:: SOURCE EXCERPT ::

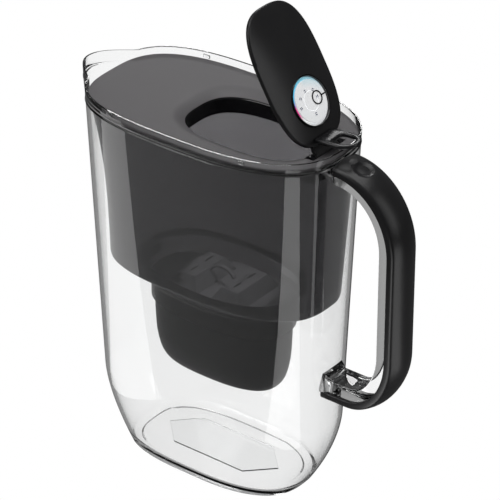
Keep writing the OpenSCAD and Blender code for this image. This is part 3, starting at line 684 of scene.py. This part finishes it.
for side in (-1, 1):
    lug_rows = []
    for dy, r in ((-LUG_T / 2, LUG_R - 0.3), (0.3 - LUG_T / 2, LUG_R), (LUG_T / 2 - 0.3, LUG_R),
                  (LUG_T / 2, LUG_R - 0.3)):
        y = side * LUG_Y + dy
        row = [(HX + r * math.cos(math.radians(a)), y, HZ + r * math.sin(math.radians(a)))
               for a in range(0, 181, 10)]
        lug_rows.append(row + [(HX - r, y, LUG_Z), (HX + r, y, LUG_Z)])
    show(loft("hinge_lug", lug_rows), "lid", M_GLOSS, "black_gloss_plastic", "lid_frame")

# The flip lid, drawn closed and swung open

FLIP_A, FLIP_B, FLIP_X, FLIP_Z = 46.45, 29.6, HX - 6.3 - 46.45, HZ + 3.5
DOME, SHOULDER, SKIRT, FLIP_T = 3.8, 1.0, 1.5, 1.8
DIAL_X = FLIP_X + FLIP_A - 27.2
DIAL_TOP = FLIP_Z + 4.6
DIAL_R, DISC_R = 16.6, 13.8


def flip_ring(k, t, z):
    """The flip lid's outline, t inside its edge and shrunk to k of its size."""
    return ring(k * (FLIP_A - t), k * (FLIP_A - t), k * (FLIP_B - t), z, (OPEN_N, OPEN_N), STEPS, FLIP_X)


def dome_z(k):
    return FLIP_Z + SHOULDER + DOME * (1 - k * k)


ks = [0.985, 0.96, 0.93, 0.9, 0.85, 0.8, 0.72, 0.64, 0.56, 0.48, 0.4, 0.32, 0.24, 0.16, 0.08]
shell = loft("flip_cover", (
    [flip_ring(k, FLIP_T, dome_z(k) - FLIP_T) for k in reversed(ks)]
    + [flip_ring(1, FLIP_T, FLIP_Z), flip_ring(1, FLIP_T, FLIP_Z - SKIRT), flip_ring(1, 0.25, FLIP_Z - SKIRT),
       flip_ring(1, 0.0, FLIP_Z - SKIRT + 0.25), flip_ring(1, 0.0, FLIP_Z), flip_ring(1, 0.06, FLIP_Z + 0.45),
       flip_ring(1, 0.28, FLIP_Z + 0.85)]
    + [flip_ring(k, 0.1, dome_z(k)) for k in ks]), place=SWING)
HOLE_R = DIAL_R + 0.15
hole = turned("hole", [(0.001, -3), (HOLE_R, -3), (HOLE_R, 20), (0.001, 20)],
              SWING @ Matrix.Translation(Vector((DIAL_X, 0, FLIP_Z))))
cut(shell, [hole], 30.0)
show(shell, "flip_lid", M_SATIN, "black_satin_plastic", "flip_lid_shell")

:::

SHORT TASK>
Using the data above, restate word for word the lines from its opening line through the line that contains "# The flip lid, drawn closed and swung open", and no more.

THE ANSWER>
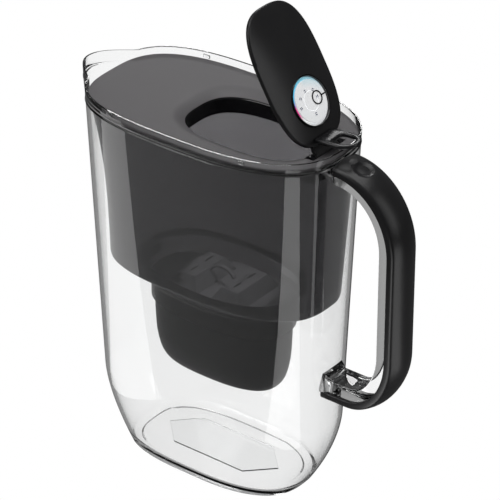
Keep writing the OpenSCAD and Blender code for this image. This is part 3, starting at line 684 of scene.py. This part finishes it.
for side in (-1, 1):
    lug_rows = []
    for dy, r in ((-LUG_T / 2, LUG_R - 0.3), (0.3 - LUG_T / 2, LUG_R), (LUG_T / 2 - 0.3, LUG_R),
                  (LUG_T / 2, LUG_R - 0.3)):
        y = side * LUG_Y + dy
        row = [(HX + r * math.cos(math.radians(a)), y, HZ + r * math.sin(math.radians(a)))
               for a in range(0, 181, 10)]
        lug_rows.append(row + [(HX - r, y, LUG_Z), (HX + r, y, LUG_Z)])
    show(loft("hinge_lug", lug_rows), "lid", M_GLOSS, "black_gloss_plastic", "lid_frame")

# The flip lid, drawn closed and swung open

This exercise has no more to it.